Our original philosophy was to share information to give women control over their gynecological health, demystify and de-medicalize women's body functions as normal and provide true reproductive choices for all women. This has remained the guiding principle of the Feminist Women's Health Center/Women's Health Specialists. In addition to delivering services, we train people in and out of the medical profession. Women are trained to work in our clinic as health educators, doctors are trained in safe abortion techniques and nurses are trained to be non-judgmental practitioners in their approach to health care delivery.

Since 1975, we have grown to four clinics and have added many services.
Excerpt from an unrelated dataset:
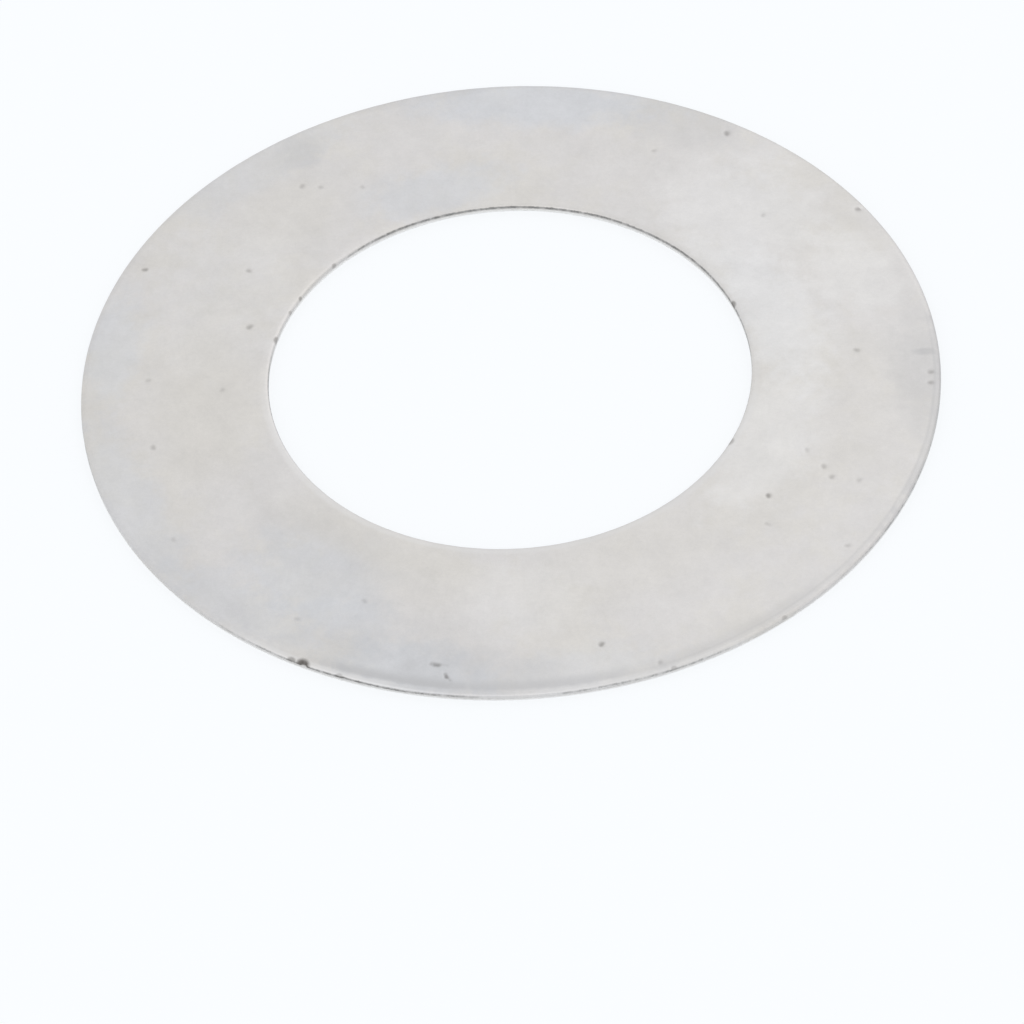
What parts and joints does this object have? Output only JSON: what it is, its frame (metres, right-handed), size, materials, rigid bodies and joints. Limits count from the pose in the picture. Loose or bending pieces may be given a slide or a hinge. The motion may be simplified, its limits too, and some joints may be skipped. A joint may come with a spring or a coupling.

We expanded our services to Redding, California in 1982, Sacramento, California in 1987 and acquired our Santa Rosa clinic in 1988. In Redding we have had to rebuild our clinic from four arson fires. Our staff are on the front lines of women's reproductive health care.

Over the years we have traveled to: England, France, Germany, Switzerland, Cuba, Jamaica, Belize, New Zealand, Iran, China, Japan, Nicaragua, Puerto Rico, Mexico. We have shared self-help with women in every circumstance. In tents in Mexico showing public health workers, in a senate office in Washington DC for legislative aides, in churches, YWCA's, women's centers and clubs. In London we did self-help in a center run by Wages for Housework where prostitutes could come for services. After a trip to Germany, women in Berlin started their own health center, the Feminist Frauen Gezundheit Zentrum (http://www.ffgz.de/). They shared self-help and did diaphragm and Cervical Cap fittings in a building they squatted. In Nicaragua we attended the annual Medical Conference where we learned that death from illegal abortion was the number two death of women in the country (war was the first). We spoke at their conference, and then did self help with 200 Nicaraguan Nurses.

In Japan, women translated our books about self-help and formed their own self-help groups. Women from all over the world have visited our health center to learn about self-help and the woman-controlled self help model. National leaders from Guinea came to develop an advocacy program for the women of Guinea.

The Feminist Women's Health Center is a living symbol of women's freedom and self-determination. We continue to advocate, promote and protect reproductive rights for all women. Our philosophy of sharing information to give women control over their gynecological health and reproductive choices, and our absolute belief that women have the right to choose when, if, and under what circumstances they will have children, sets us apart from other abortion and women's health providers.